Em síntese, “Homem com H” é mais que um tributo; é uma reflexão sobre liberdade que une uma interpretação sublime, uma narrativa bem pesquisada e um modelo de produção cultural inovador, solidificando-se como um marco no teatro musical biográfico.
Três perguntas para…
… Renan Mattos
Como você chegou à essência do Ney Matogrosso para a interpretação, evitando a imitação?
Foi um processo de pesquisa profunda. Eu me alimento muito das imagens e das biografias dele, criando paralelos entre os eventos da vida dele e como ele os transformava em arte. Por exemplo, investiguei sua relação com Marco de Maria para entender sua valorização da liberdade acima de tudo.
Desde o início, a direção me deu uma condição libertadora: eu não precisava imitar. Isso me permitiu buscar uma aproximação da minha essência com a dele. Aos poucos, fui absorvendo outras camadas do Ney através de encontros pessoais com ele e de muitas entrevistas. Ele é um artista complexo, com uma seriedade e leveza simultâneos, muito difíceis de reproduzir. A chave foi encontrar pontos de conexão comportamental. A Marília Toledo, por exemplo, notou desde a audição uma postura espontânea minha que ela identificou como muito próxima do Ney. São essas filigranas que fui captando. A resposta do público tem sido a melhor confirmação desse caminho.
Com o sucesso do filme “Ney”, estrelado por Jesuíta Barbosa, você teve receio de comparações ao retornar com o musical?
Não fiquei preocupado. Como ator de musical, sempre fui substituto de protagonistas, então estou acostumado com comparações. Tive uma experiência muito positiva desde a estreia do musical, e a recepção foi unânime, o que até me assustou.
Confesso que fiquei impactado com a crueldade das comparações nas redes sociais depois de uma apresentação no “Altas Horas”. Vi comentários de ambos os lados, mas não me alimento disso. Acredito que só agrega termos mais de uma interpretação sobre um mesmo artista que é tão grandioso. Fiquei feliz de voltar com a peça nesse momento de visibilidade do filme. O espetáculo oferece uma experiência completamente diferente: é um longa-metragem vivo a cada noite, onde tenho a liberdade de percorrer a trajetória do Ney dos 17 aos 50 anos. O mais gratificante é a transferência de amor e o respeito que o público, especialmente os fãs, dedica ao trabalho.
Você considera que o papel no “Homem com H” é uma virada na sua carreira, abrindo novas perspectivas?
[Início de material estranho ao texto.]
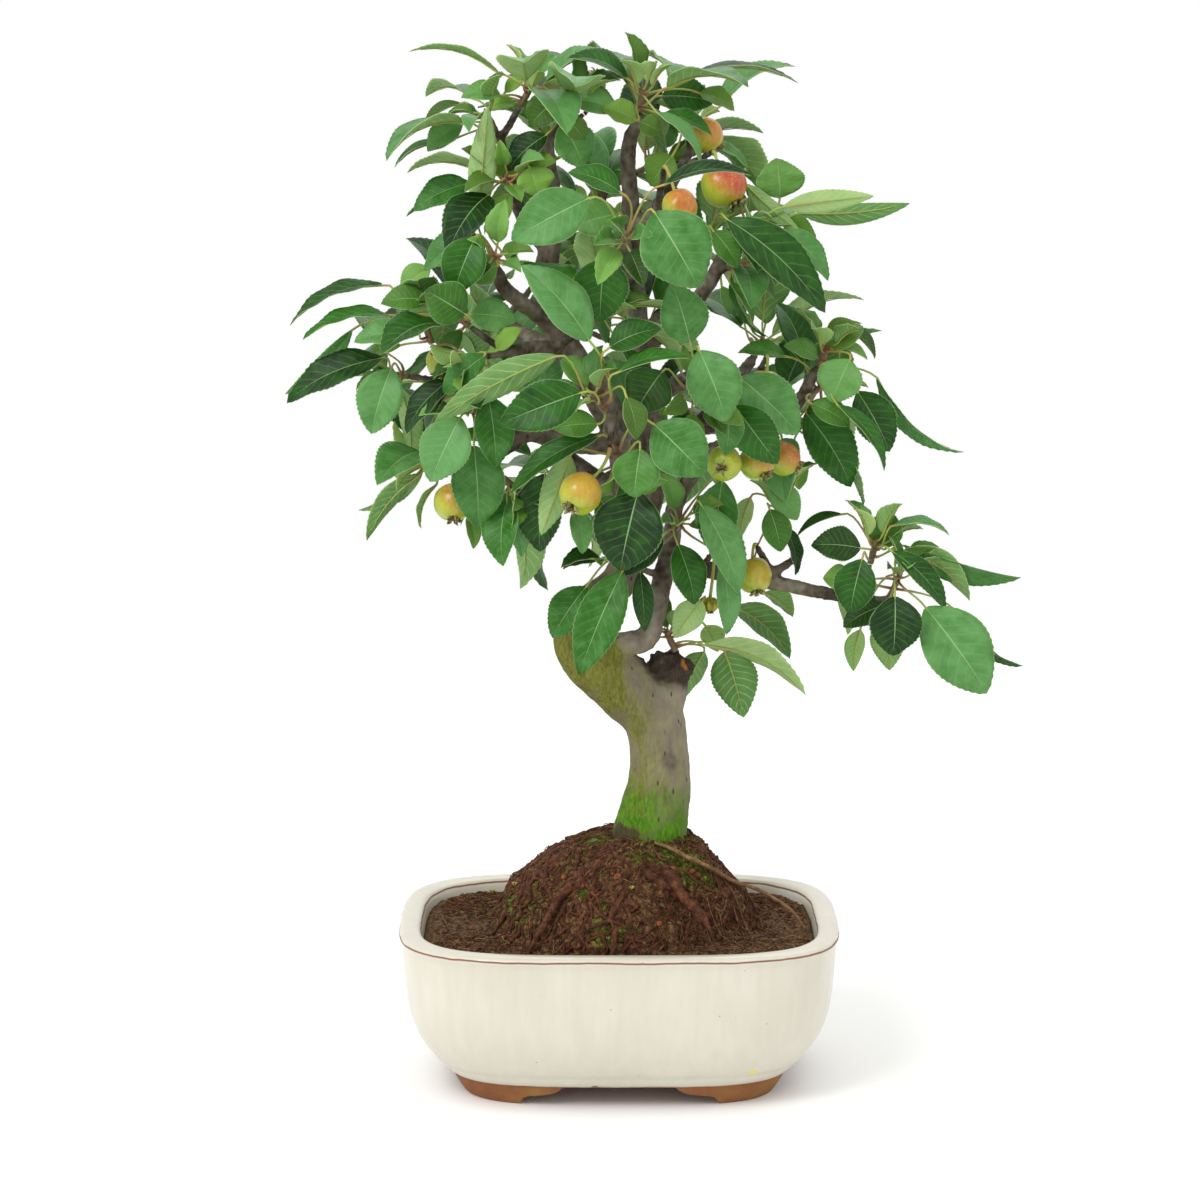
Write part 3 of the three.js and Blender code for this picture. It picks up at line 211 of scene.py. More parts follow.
FRUITS: dict[str, tuple[Row, list[FruitRow]]] = {
    "fruit_front": ([610, 446, -82], [FruitRow(580, 494, -94, 11.8, (-0.05, -0.5, 0), 0.42, 0.4)]),
    "fruit_west": ([441, 346, -34], [FruitRow(444, 362, -44, 10.2, (-0.3, -0.2, 0), 0.36, 0.6)]),
    "fruit_south_west": ([464, 466, -26], [FruitRow(453, 503, -40, 11, (0.3, -0.1, 0), 0.42, 0.5)]),
    "fruit_crown": ([584, 114, 12], [FruitRow(592, 84, 12, 8, (0.3, 0.2, 0), 0.2, 0.1)]),
    "fruit_red": ([712, 152, -14], [FruitRow(724, 186, -22, 12.8, (0.35, -0.1, 0), 0.42, 0.95)]),
    "fruit_crown_east": ([688, 112, 6], [FruitRow(706, 136, 2, 10.2, (0.2, 0.1, 0), 0.5, 0.6)]),
    "fruit_half_hidden": ([664, 168, -42], [FruitRow(680, 207, -62, 9.8, (0, 0, 0), 0.5, 0.75)]),
    "fruit_bunch_east": ([742, 424, -34], [
        FruitRow(724, 463, -58, 10, (-0.1, -1.6, 0.2), 0.26, 0.0),
        FruitRow(757, 463, -45, 10.2, (0.35, -0.5, 0), 0.34, 0.55),
        FruitRow(784, 459, -26, 9.8, (0.5, -0.4, 0), 0.38, 0.7),
    ]),
    "fruit_mid_east": ([766, 358, -30], [FruitRow(765, 387, -36, 9.6, (0, 0, 0), 0.4, 0.3)]),
    "fruit_low_east": ([757, 546, -6], [FruitRow(754, 576, -14, 10.4, (0.2, -0.1, 0), 0.33, 0.3)]),
    "fruit_withered": ([711, 554, -12], [FruitRow(710, 605, -20, 4.6, (0.1, -0.2, 0), 0.3, 0.0)]),
}


# ---------------------------------------------------------------- small helpers
def linear(code: str) -> tuple[float, float, float, float]:
    """Turns an sRGB colour written in hex into linear light.

    Args:
        code: Six hex digits after a hash sign.

    Returns:
        Red, green, blue and alpha in linear light.
    """
    channels = [int(code[i:i + 2], 16) / 255 for i in (1, 3, 5)]
    red, green, blue = [c / 12.92 if c <= 0.04045 else ((c + 0.055) / 1.055) ** 2.4 for c in channels]
    return red, green, blue, 1.0


def ease(low: float, high: float, value: float) -> float:
    """Rises softly from 0 to 1 as a value passes from low to high, or falls where high is the lower one."""
    share = min(1.0, max(0.0, (value - low) / (high - low)))
    return share * share * (3 - 2 * share)


def between(rows: Sequence[Row], spot: float) -> list[float]:
    """Mixes the two rows of numbers on either side of a spot, which is counted in rows."""
    low = min(int(spot), len(rows) - 2)
    return [a + (b - a) * (spot - low) for a, b in zip(rows[low], rows[low + 1])]


def spoke(angle: float, rise: float = 0.0) -> Vector:
    """A vector that is one long when seen from above."""
    return Vector((math.cos(angle), math.sin(angle), rise))


def fill(node: bpy.types.ShaderNode, inputs: Mapping[str | int, Any]) -> None:
    """Fills inputs of a shader node.

    Args:
        node: The node.
        inputs: For each input a node, of which the first output in use is linked, or a socket, hex colour or value.
    """
    for name, given in inputs.items():
        if isinstance(given, bpy.types.Node):
            given = next(output for output in given.outputs if output.enabled)
        if isinstance(given, bpy.types.NodeSocket):
            node.id_data.links.new(given, node.inputs[name])
        else:
            node.inputs[name].default_value = linear(given) if isinstance(given, str) else given


def add_node(
    tree: bpy.types.NodeTree,
    kind: str,
    inputs: Mapping[str | int, Any] | None = None,
    stops: Sequence[tuple[float, str]] = (),
    **settings: Any,
) -> bpy.types.ShaderNode:
    """Adds a shader node with its settings, values and links.

    Args:
        tree: The node tree.
        kind: The node's type, without the word ShaderNode.
        inputs: What goes into its inputs, as fill takes it.
        stops: Places and hex colours of a colour ramp.
        **settings: Properties of the node.

    Returns:
        The node.
    """
    node = tree.nodes.new(f"ShaderNode{kind}")
    for name, value in settings.items():
        setattr(node, name, value)
    fill(node, inputs or {})
    for i, (place, colour) in enumerate(stops):
        element = node.color_ramp.elements[i] if i < 2 else node.color_ramp.elements.new(place)
        element.position = place
        element.color = linear(colour)
    return node


def soft_line(rows: Sequence[Vector], steps: int) -> Line:
    """Carries a soft curve through rows of numbers.

    Args:
        rows: Points with their radius, as vectors of four numbers.
        steps: Steps between one row and the next.

    Returns:
        The finer line, with the same first and last row.
    """
    line = []
    for i in range(len(rows) - 1):
        a, b, c, d = rows[max(i - 1, 0)], rows[i], rows[i + 1], rows[min(i + 2, len(rows) - 1)]
        for k in range(steps):
            t = k / steps
            line.append(0.5 * (2 * b + (c - a) * t + (2 * a - 5 * b + 4 * c - d) * t ** 2
                               + (3 * b - a - 3 * c + d) * t ** 3))
    return line + [rows[-1].copy()]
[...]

Sem dúvida. Estou no mercado de musicais há muitos anos, mas muitas vezes em personagens menores. Este é o primeiro com uma profundidade dramatúrgica tão grande, o que trouxe um amadurecimento profissional enorme.
Por outro lado, também cria uma questão: será que vou ser associado apenas a esse tipo de papel? É um registro vocal que não é o meu natural – sou tenor e fiz um trabalho específico de adaptação de timbre. Meu cuidado é não cair no lugar de cover. Não quero imitar; quero homenagear. Por isso, tenho cautela com participações em programas, preferindo me apresentar como o ator Renan Mattos prestando uma homenagem.
A grande bênção é que, diferentemente de um filme, eu vivo um longa-metragem por dia. E a maior genialidade está na equipe criativa, que me dá uma liberdade impressionante em cena. Conseguir fazer arte com bem-estar e, ao mesmo tempo, ter o respeito e a bênção do Ney, que acompanhou o processo da dramaturgia, é algo único e muito acolhedor na minha trajetória de 30 anos de teatro.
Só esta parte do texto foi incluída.